Safe Urban Area Creation Project
This project will create urban structures that can resist natural disasters through such projects as the creation of large-scale disaster prevention centers focusing on disaster prevention parks and the creation of evacuation routes.
Transportation Network Infrastructure Creation Project
This project will create a transportation network infrastructure suitable for an international city by fundamentally solving urban traffic congestion through the establishment of loop routes around urban areas, urban rail systems, an international airport hub near the Capital and the creation of international port facilities.
Urban Center Creation Project
This project will create urban centers capable of capitalizing on the potential of the IT Revolution by developing urban center areas through the use of wide-scale unused land areas and through the rebuilding of aging public housing units in order to create comfortable residential centers.
Furthermore, the Government will ensure greater flexibility in the operation of projects to make more effective use of land implemented by the Urban Development Corporation. Towards this end , necessary funds will be secured and expanded.
(B) Increasing Liquidity of Land Assets
I. Promoting securitization of real estate.
II. Promoting deregulation and systemic reform in order to realize urban revitalization and increase liquidity of land assets.
III. More active utilization of private finance initiatives (PFI) and promoting redevelopment of the sites of former housing for civil servants.
(A) Regulatory Reform and Systemic Reform that will Contribute to the Development of New Markets
The Government will promote thorough deregulation of the IT sector and realize greater efficiency in medical systems. Furthermore, systemic reform will be promoted in order to expand private-sector business opportunities in preschool education and elderly care sectors and to realize a society that recycle its resources by building a waste recycling system.

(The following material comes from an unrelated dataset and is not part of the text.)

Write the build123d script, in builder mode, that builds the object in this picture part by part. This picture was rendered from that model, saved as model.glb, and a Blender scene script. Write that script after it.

(B) Prioritized Investment and Systemic Reform for Stimulating Innovation
In accordance with the Second Science and Technology Basic Plan, strategic investment in technology will be made in such areas as life sciences, telecommunications, environment, nanotechnologies and materials. At the same time, the Government will promote reforms in higher education in order to facilitate the advancement of education and research that responds to the needs of society and industry.

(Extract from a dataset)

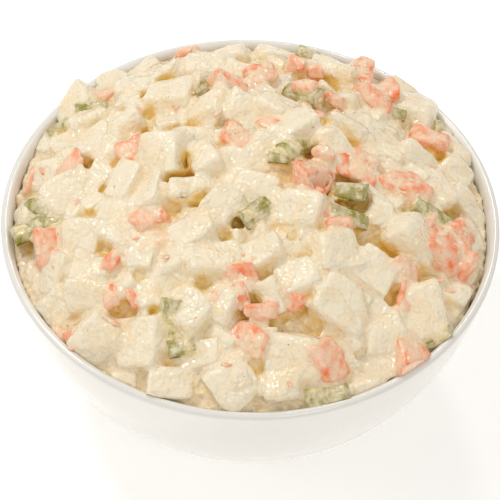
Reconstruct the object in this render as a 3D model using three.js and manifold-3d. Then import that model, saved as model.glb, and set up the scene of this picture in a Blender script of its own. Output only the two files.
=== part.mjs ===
// A round white bowl heaped with potato salad: diced potato bound with dressing, with chunks of
// carrot and slices of celery. Millimetres, +Z up, the origin under the middle of the foot ring,
// the front of the bowl towards -Y. The bowl is one lathed solid. The salad is one solid: a core
// that fills the bowl and rises in a mound, with every piece that shows on it fused to it.
import * as THREE from 'three';
import { ConvexGeometry } from 'three/addons/geometries/ConvexGeometry.js';
import { mergeVertices } from 'three/addons/utils/BufferGeometryUtils.js';
import Module from 'manifold-3d';

// --- The bowl -----------------------------------------------------------------------------------
const RIM_RADIUS = 90; // outside, at the widest
const RIM_HEIGHT = 80;
const WALL = 3.4;
const FLARE = 0.166; // how fast the wall leans in just under the rim
const BELLY = 13.5; // how far the wall has curved in at BELLY_DEPTH
const BELLY_DEPTH = 60;
const BELLY_POWER = 2.8;
const BODY_END_DEPTH = 74; // where the curved wall ends above the foot
const FOOT_RADIUS = 46;
const FOOT_WIDTH = 3.5;
const FOOT_RECESS = 2.2; // height of the underside inside the foot ring
const FLOOR_HEIGHT = 7.2; // of the eating surface, at the middle
const FLOOR_RADIUS = 44;
const WALL_RINGS = 6; // steps down the inside of the wall
const TURNS = 64; // segments round the bowl and the salad

// --- The salad ----------------------------------------------------------------------------------
const GAP = 0.5; // between the salad and the bowl
const INNER_RADIUS = RIM_RADIUS - WALL;
const EDGE_DROP = 4; // how far below the rim the salad meets the wall
const MOUND_RISE = 28; // from that edge to the top
const MOUND_POWER = 2.2;
const BACK_LEAN = 0.05; // the heap is fuller towards the back
const CORE_SINK = 4.6; // how far the core lies under the heap's smooth form, in the middle
const EDGE_SINK = 2.6; // and at the wall
const LUMP_HEIGHT = 1.1;
const OVERHANG_RADIUS = 88.5; // a piece over the rim reaches no further out
const ENVELOPE_TOP = 140;

// The pieces that can be told apart, seen from above: [x, y, length, width, turn in degrees].
// An optional sixth figure lifts a piece that rides on others.
const POTATOES = [
  [-66, 50, 18, 16, 20, 1], [-55, 64, 13, 11, 10], [-44, 72, 17, 10, 20, -1], [-46, 52, 16, 15, 5],
  [-31, 42, 19, 17, -10, 1], [-46, 28, 15, 12, 10], [-61, 37, 16, 11, 25], [-58, 26, 14, 10, 10],
  [-69, 27, 14, 11, 30], [-77, 33, 11, 10, 60], [-75, 14, 14, 15, 75], [-63, 17, 13, 11, 20],
  [-52, 15, 13, 12, 50], [-67, -2, 19, 16, 20, 1], [-82, -4, 13, 10, -60], [-60, -23, 19, 17, 80, 1],
  [-49, -13, 17, 13, 80], [-45, -2, 16, 12, 60], [-31, 8, 19, 18, 80, 2], [-16, 32, 17, 14, 85, 1],
  [-5, 30, 16, 14, 80], [-19, 63, 20, 12, 0, 1], [-33, 68, 15, 10, 10], [-34, 58, 14, 10, -5],
  [7, 33, 15, 14, -30], [15, 20, 18, 15, 35, 2], [4, 11, 17, 15, -25], [-7, 5, 16, 13, -20],
  [-17, 5, 15, 12, -60], [-22, 17, 18, 8, 5], [30, 65, 20, 14, -15, 1], [33, 44, 14, 12, -5],
  [34, 27, 17, 13, -5, 1], [43, 29, 16, 11, 85], [28, 15, 14, 13, -50], [56, 66, 14, 12, -40, 1],
  [60, 51, 19, 18, -30], [71, 46, 11, 9, 30], [76, 34, 16, 14, -40, 1], [62, 21, 25, 11, -20, 1],
  [75, 22, 14, 12, -30], [67, 8, 21, 11, -60], [79, 7, 19, 10, -20], [80, -7, 15, 10, -60],
  [56, -18, 19, 18, -15, 2], [44, -3, 13, 12, -20], [46, -11, 10, 9, 0], [29, -31, 18, 16, 10, 1],
  [44, -35, 17, 14, -30], [35, -33, 11, 8, -70, 2], [31, -50, 19, 17, -20, 2], [18, -43, 16, 14, 20],
  [8, -49, 14, 11, -70], [16, -67, 20, 15, -10], [13, -76, 16, 14, -80, 1], [-4, -77, 19, 17, -50, 1],
  [-15, -69, 15, 11, 5], [-26, -77, 17, 12, 0], [-34, -64, 19, 16, 80], [-51, -59, 18, 16, 40, 2],
  [-42, -74, 10, 10, 0], [-20, -54, 18, 16, -40, 1], [-31, -47, 17, 12, 15], [-55, -37, 16, 10, 10, 1],
  [-67, -33, 17, 12, 50], [-56, -44, 17, 14, -15], [-67, -45, 13, 12, 30], [-44, -43, 15, 11, -70],
  [-37, -33, 15, 10, 80], [-28, -38, 14, 10, 20], [-13, -38, 20, 14, 15], [-9, -53, 15, 14, 60],
  [17, -15, 22, 16, -10, 1], [1, -6, 17, 12, -20], [-10, -16, 15, 12, 60], [-21, -9, 19, 9, 10],
  [-20, -27, 17, 14, 30], [4, -35, 19, 14, 20], [62, -43, 20, 17, -60, 2], [47, -49, 16, 11, -40],
  [38, -57, 16, 9, 60], [47, -58, 15, 13, 0], [45, -67, 14, 9, 0], [75, -33, 12, 10, 60],
  [79, -22, 12, 8, 70], [35, -68, 11, 8, 50], [42, -74, 13, 8, 20], [-10, 74, 15, 10, 0],
  [6, 77, 14, 10, 10], [50, 20, 12, 9, -30], [-37, -10, 16, 14, 0], [-46, -23, 14, 13, 60],
];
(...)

(C) Enhancing the Safety Net in the Labor Market
The Government will take flexible and appropriate measures in response to changes in the employment situation caused by structural reform such as efforts to remove non-performing loans from balance sheets. The Government ensure smooth implementation of the revised Employment Insurance Law that provides relatively longer period of insurance disbursements to employees forced to leave their jobs due to bankruptcies or dismissed who are mostly middle and old aged. The Government will extend and expand the Special Incentives for Emergency Employment Creation to assist the employment of middle-age and older workers who are non-voluntarily dismissed from their jobs. Moreover, the Government will promote the enhancement of training courses for middle-age and older white-collar workers who are forced to leave their jobs, and develop IT-related professional skills and human resource training.
5. Tax System
Bearing in mind the current economic situation, the Government
will consider truly effective and appropriate tax system measures related
to securities and land transactions, with a view to activating the direct
financing market through promoting market participation by individual investors,
increasing liquidity in land assets, and promoting economic structural
reform. The Government will always bear in mind the need to maintain fairness
in taxation and other important factors in this process. The consideration
will be made as quickly as possible, and conclusion will be reached.